Repeat every line below exactly, word for word.
-- Start of RECORDS PROVIDED --
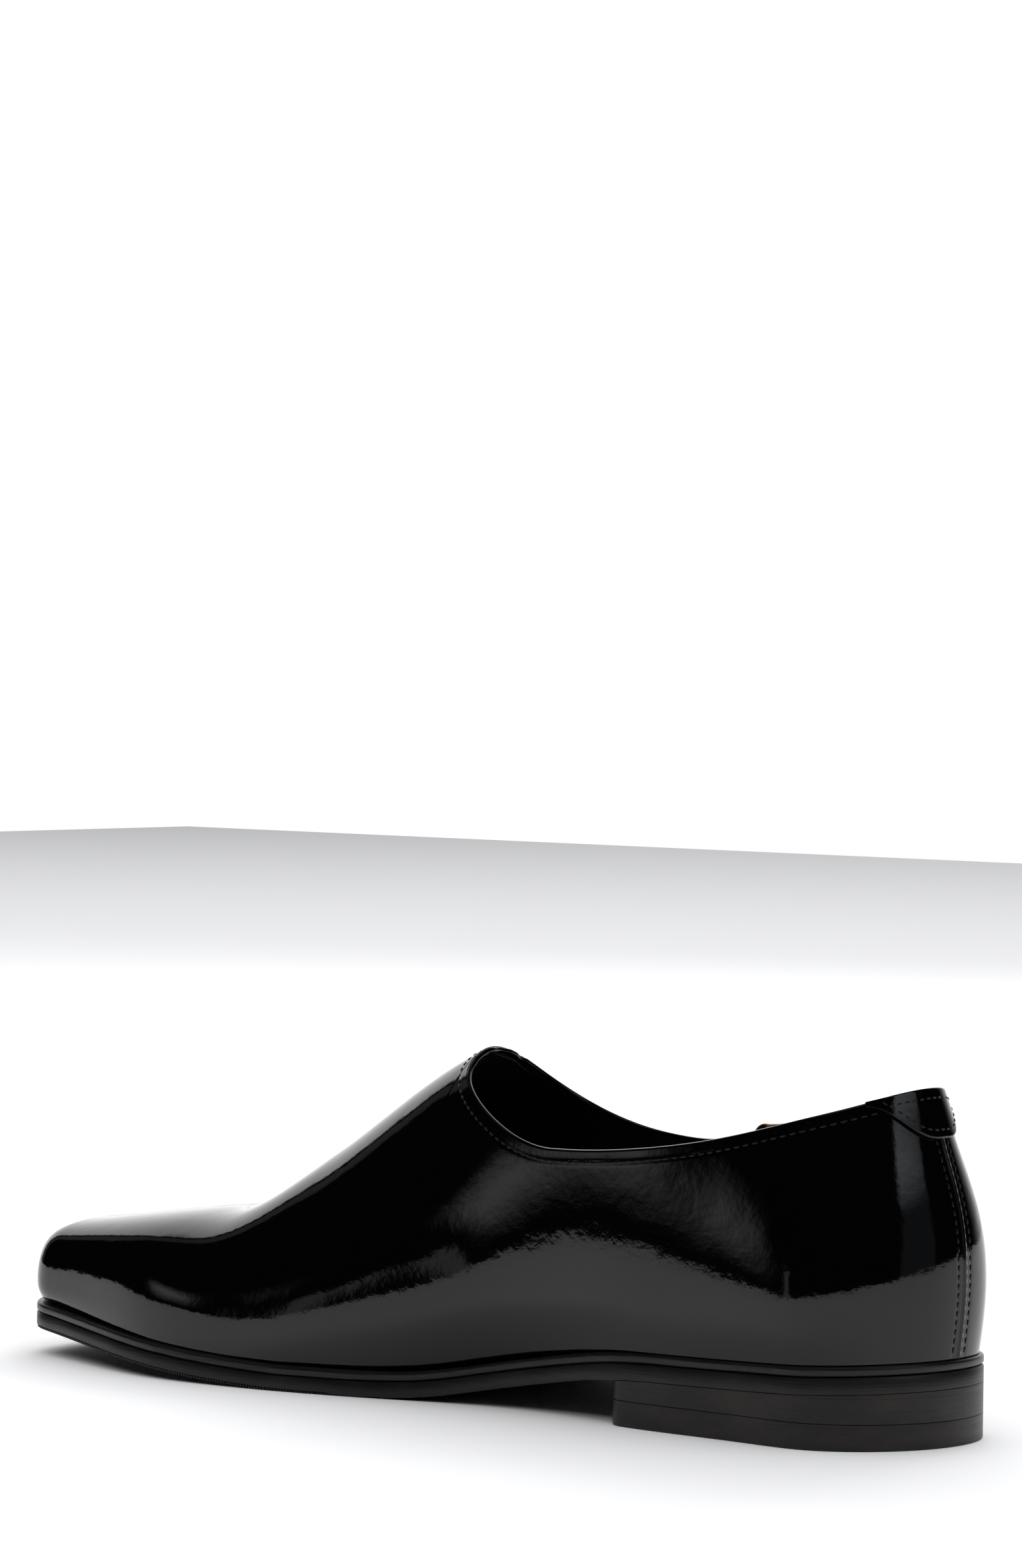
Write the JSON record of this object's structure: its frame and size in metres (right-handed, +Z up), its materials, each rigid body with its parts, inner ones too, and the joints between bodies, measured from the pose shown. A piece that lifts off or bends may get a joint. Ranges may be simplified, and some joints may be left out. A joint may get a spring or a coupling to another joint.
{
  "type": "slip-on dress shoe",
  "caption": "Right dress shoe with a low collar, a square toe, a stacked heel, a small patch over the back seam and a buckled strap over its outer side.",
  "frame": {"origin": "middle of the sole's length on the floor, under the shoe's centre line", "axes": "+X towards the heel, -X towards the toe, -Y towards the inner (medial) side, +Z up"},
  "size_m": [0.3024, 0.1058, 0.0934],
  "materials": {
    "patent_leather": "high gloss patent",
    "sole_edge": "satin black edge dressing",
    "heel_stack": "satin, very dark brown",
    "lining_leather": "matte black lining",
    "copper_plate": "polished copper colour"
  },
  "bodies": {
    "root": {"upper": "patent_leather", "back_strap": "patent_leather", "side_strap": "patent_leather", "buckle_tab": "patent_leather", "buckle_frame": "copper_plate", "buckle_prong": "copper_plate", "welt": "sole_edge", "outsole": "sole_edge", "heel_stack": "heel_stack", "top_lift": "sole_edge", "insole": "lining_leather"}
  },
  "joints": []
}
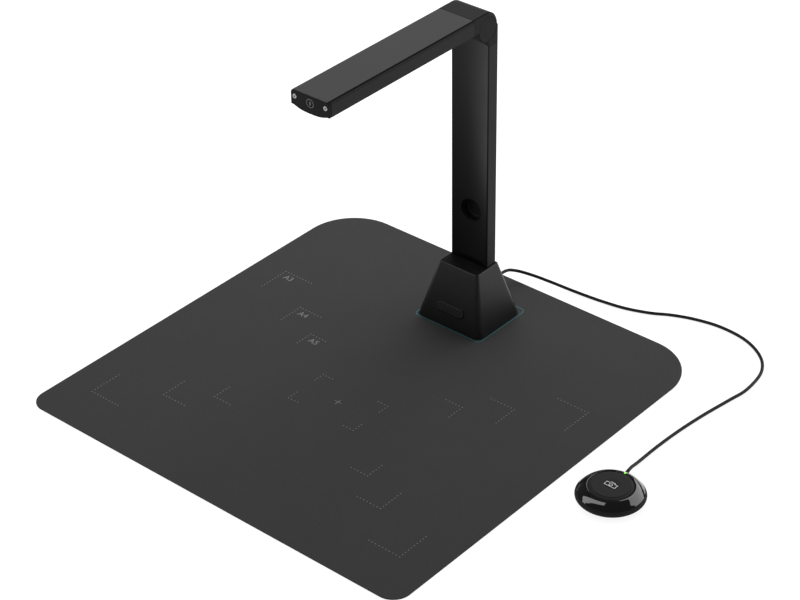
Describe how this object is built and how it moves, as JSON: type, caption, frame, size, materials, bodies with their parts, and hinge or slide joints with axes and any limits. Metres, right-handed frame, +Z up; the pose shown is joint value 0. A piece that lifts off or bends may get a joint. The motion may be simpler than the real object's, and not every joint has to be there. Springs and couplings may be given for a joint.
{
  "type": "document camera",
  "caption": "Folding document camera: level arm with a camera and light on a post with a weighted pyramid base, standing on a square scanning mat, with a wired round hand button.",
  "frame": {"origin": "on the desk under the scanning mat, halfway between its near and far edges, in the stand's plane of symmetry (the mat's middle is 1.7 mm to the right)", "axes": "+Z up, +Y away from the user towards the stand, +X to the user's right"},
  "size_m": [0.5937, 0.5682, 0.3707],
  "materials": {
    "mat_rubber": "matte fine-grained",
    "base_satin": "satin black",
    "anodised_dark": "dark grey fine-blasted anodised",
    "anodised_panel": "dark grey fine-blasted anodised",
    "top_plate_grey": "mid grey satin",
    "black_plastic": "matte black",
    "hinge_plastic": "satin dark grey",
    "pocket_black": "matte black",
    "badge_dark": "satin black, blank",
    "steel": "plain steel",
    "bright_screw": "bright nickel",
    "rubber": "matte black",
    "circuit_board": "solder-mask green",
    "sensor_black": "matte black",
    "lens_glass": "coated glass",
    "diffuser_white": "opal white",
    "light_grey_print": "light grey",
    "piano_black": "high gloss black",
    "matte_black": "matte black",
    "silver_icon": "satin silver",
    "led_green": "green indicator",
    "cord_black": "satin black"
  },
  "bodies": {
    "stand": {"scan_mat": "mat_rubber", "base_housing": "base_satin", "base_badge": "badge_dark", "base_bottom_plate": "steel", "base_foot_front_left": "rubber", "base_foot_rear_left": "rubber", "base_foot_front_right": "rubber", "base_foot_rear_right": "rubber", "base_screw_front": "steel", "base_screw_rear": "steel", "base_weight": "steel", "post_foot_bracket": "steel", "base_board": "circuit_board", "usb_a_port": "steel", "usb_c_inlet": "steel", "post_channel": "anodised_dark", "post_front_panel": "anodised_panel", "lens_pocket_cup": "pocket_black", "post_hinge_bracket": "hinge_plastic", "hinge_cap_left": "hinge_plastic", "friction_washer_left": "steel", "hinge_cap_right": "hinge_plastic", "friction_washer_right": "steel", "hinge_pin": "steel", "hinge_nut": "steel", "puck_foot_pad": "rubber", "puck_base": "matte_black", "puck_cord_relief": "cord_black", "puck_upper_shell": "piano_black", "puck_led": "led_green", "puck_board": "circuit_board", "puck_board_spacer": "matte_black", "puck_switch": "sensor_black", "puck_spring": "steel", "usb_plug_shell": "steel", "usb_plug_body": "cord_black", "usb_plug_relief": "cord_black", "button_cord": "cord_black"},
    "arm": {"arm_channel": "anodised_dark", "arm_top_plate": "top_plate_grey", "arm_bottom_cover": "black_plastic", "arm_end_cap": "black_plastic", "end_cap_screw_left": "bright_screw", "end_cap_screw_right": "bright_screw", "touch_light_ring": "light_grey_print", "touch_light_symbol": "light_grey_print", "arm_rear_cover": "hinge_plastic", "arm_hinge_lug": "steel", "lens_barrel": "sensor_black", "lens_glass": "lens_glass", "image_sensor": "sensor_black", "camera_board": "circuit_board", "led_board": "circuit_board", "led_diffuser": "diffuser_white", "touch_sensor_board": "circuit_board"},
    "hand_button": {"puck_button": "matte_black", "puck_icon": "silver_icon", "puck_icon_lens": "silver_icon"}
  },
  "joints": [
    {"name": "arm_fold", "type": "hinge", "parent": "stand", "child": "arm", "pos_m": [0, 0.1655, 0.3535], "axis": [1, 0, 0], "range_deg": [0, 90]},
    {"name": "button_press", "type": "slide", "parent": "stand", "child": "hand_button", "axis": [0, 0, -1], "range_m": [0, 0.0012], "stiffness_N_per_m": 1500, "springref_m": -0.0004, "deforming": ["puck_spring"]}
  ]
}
-- End of RECORDS PROVIDED --
## RESULT OF THIS EXERCISE
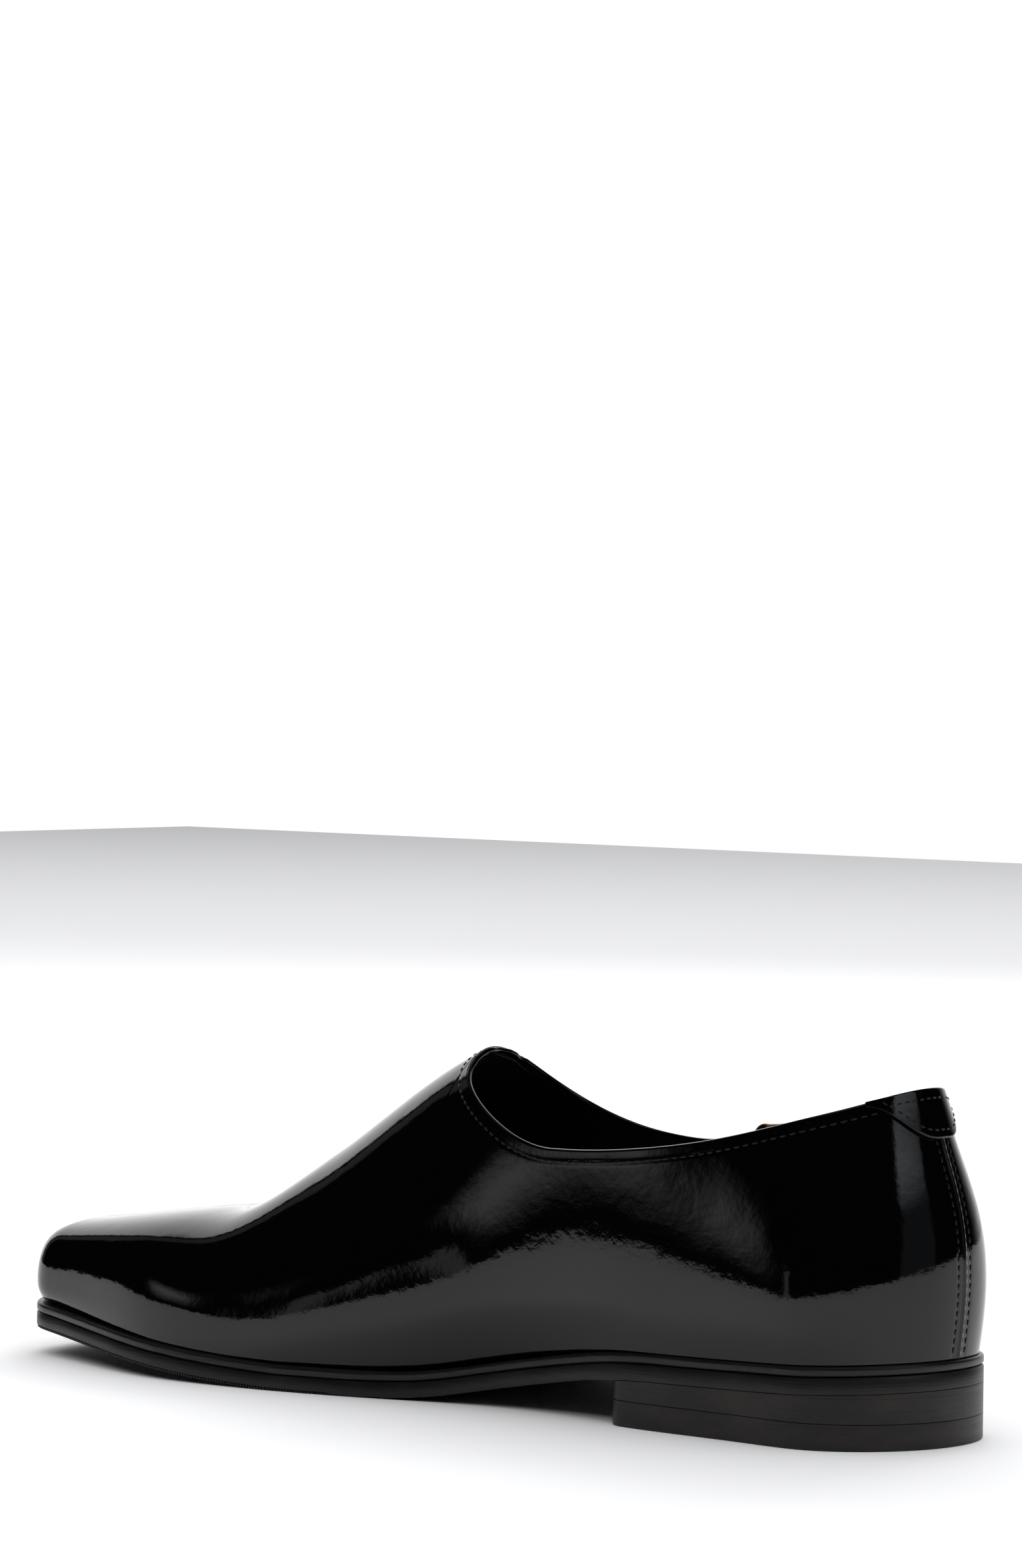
Write the JSON record of this object's structure: its frame and size in metres (right-handed, +Z up), its materials, each rigid body with its parts, inner ones too, and the joints between bodies, measured from the pose shown. A piece that lifts off or bends may get a joint. Ranges may be simplified, and some joints may be left out. A joint may get a spring or a coupling to another joint.
{
  "type": "slip-on dress shoe",
  "caption": "Right dress shoe with a low collar, a square toe, a stacked heel, a small patch over the back seam and a buckled strap over its outer side.",
  "frame": {"origin": "middle of the sole's length on the floor, under the shoe's centre line", "axes": "+X towards the heel, -X towards the toe, -Y towards the inner (medial) side, +Z up"},
  "size_m": [0.3024, 0.1058, 0.0934],
  "materials": {
    "patent_leather": "high gloss patent",
    "sole_edge": "satin black edge dressing",
    "heel_stack": "satin, very dark brown",
    "lining_leather": "matte black lining",
    "copper_plate": "polished copper colour"
  },
  "bodies": {
    "root": {"upper": "patent_leather", "back_strap": "patent_leather", "side_strap": "patent_leather", "buckle_tab": "patent_leather", "buckle_frame": "copper_plate", "buckle_prong": "copper_plate", "welt": "sole_edge", "outsole": "sole_edge", "heel_stack": "heel_stack", "top_lift": "sole_edge", "insole": "lining_leather"}
  },
  "joints": []
}
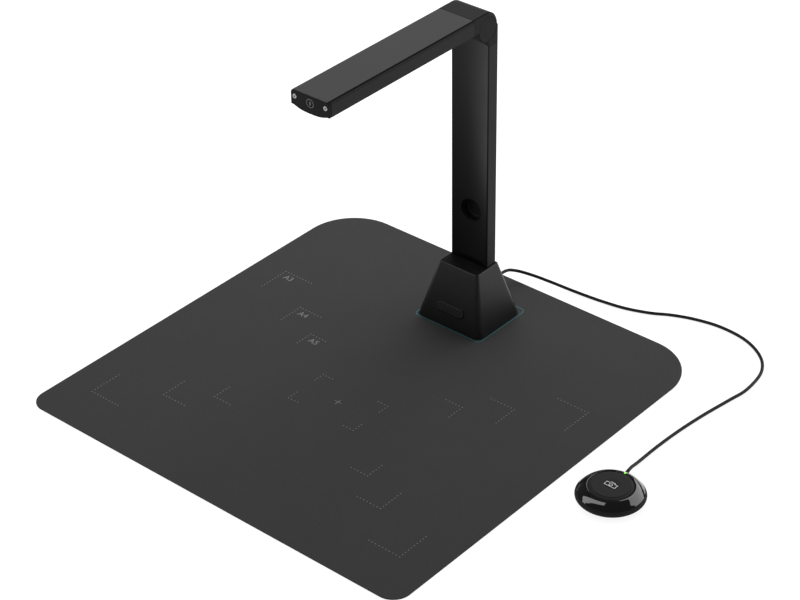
Describe how this object is built and how it moves, as JSON: type, caption, frame, size, materials, bodies with their parts, and hinge or slide joints with axes and any limits. Metres, right-handed frame, +Z up; the pose shown is joint value 0. A piece that lifts off or bends may get a joint. The motion may be simpler than the real object's, and not every joint has to be there. Springs and couplings may be given for a joint.
{
  "type": "document camera",
  "caption": "Folding document camera: level arm with a camera and light on a post with a weighted pyramid base, standing on a square scanning mat, with a wired round hand button.",
  "frame": {"origin": "on the desk under the scanning mat, halfway between its near and far edges, in the stand's plane of symmetry (the mat's middle is 1.7 mm to the right)", "axes": "+Z up, +Y away from the user towards the stand, +X to the user's right"},
  "size_m": [0.5937, 0.5682, 0.3707],
  "materials": {
    "mat_rubber": "matte fine-grained",
    "base_satin": "satin black",
    "anodised_dark": "dark grey fine-blasted anodised",
    "anodised_panel": "dark grey fine-blasted anodised",
    "top_plate_grey": "mid grey satin",
    "black_plastic": "matte black",
    "hinge_plastic": "satin dark grey",
    "pocket_black": "matte black",
    "badge_dark": "satin black, blank",
    "steel": "plain steel",
    "bright_screw": "bright nickel",
    "rubber": "matte black",
    "circuit_board": "solder-mask green",
    "sensor_black": "matte black",
    "lens_glass": "coated glass",
    "diffuser_white": "opal white",
    "light_grey_print": "light grey",
    "piano_black": "high gloss black",
    "matte_black": "matte black",
    "silver_icon": "satin silver",
    "led_green": "green indicator",
    "cord_black": "satin black"
  },
  "bodies": {
    "stand": {"scan_mat": "mat_rubber", "base_housing": "base_satin", "base_badge": "badge_dark", "base_bottom_plate": "steel", "base_foot_front_left": "rubber", "base_foot_rear_left": "rubber", "base_foot_front_right": "rubber", "base_foot_rear_right": "rubber", "base_screw_front": "steel", "base_screw_rear": "steel", "base_weight": "steel", "post_foot_bracket": "steel", "base_board": "circuit_board", "usb_a_port": "steel", "usb_c_inlet": "steel", "post_channel": "anodised_dark", "post_front_panel": "anodised_panel", "lens_pocket_cup": "pocket_black", "post_hinge_bracket": "hinge_plastic", "hinge_cap_left": "hinge_plastic", "friction_washer_left": "steel", "hinge_cap_right": "hinge_plastic", "friction_washer_right": "steel", "hinge_pin": "steel", "hinge_nut": "steel", "puck_foot_pad": "rubber", "puck_base": "matte_black", "puck_cord_relief": "cord_black", "puck_upper_shell": "piano_black", "puck_led": "led_green", "puck_board": "circuit_board", "puck_board_spacer": "matte_black", "puck_switch": "sensor_black", "puck_spring": "steel", "usb_plug_shell": "steel", "usb_plug_body": "cord_black", "usb_plug_relief": "cord_black", "button_cord": "cord_black"},
    "arm": {"arm_channel": "anodised_dark", "arm_top_plate": "top_plate_grey", "arm_bottom_cover": "black_plastic", "arm_end_cap": "black_plastic", "end_cap_screw_left": "bright_screw", "end_cap_screw_right": "bright_screw", "touch_light_ring": "light_grey_print", "touch_light_symbol": "light_grey_print", "arm_rear_cover": "hinge_plastic", "arm_hinge_lug": "steel", "lens_barrel": "sensor_black", "lens_glass": "lens_glass", "image_sensor": "sensor_black", "camera_board": "circuit_board", "led_board": "circuit_board", "led_diffuser": "diffuser_white", "touch_sensor_board": "circuit_board"},
    "hand_button": {"puck_button": "matte_black", "puck_icon": "silver_icon", "puck_icon_lens": "silver_icon"}
  },
  "joints": [
    {"name": "arm_fold", "type": "hinge", "parent": "stand", "child": "arm", "pos_m": [0, 0.1655, 0.3535], "axis": [1, 0, 0], "range_deg": [0, 90]},
    {"name": "button_press", "type": "slide", "parent": "stand", "child": "hand_button", "axis": [0, 0, -1], "range_m": [0, 0.0012], "stiffness_N_per_m": 1500, "springref_m": -0.0004, "deforming": ["puck_spring"]}
  ]
}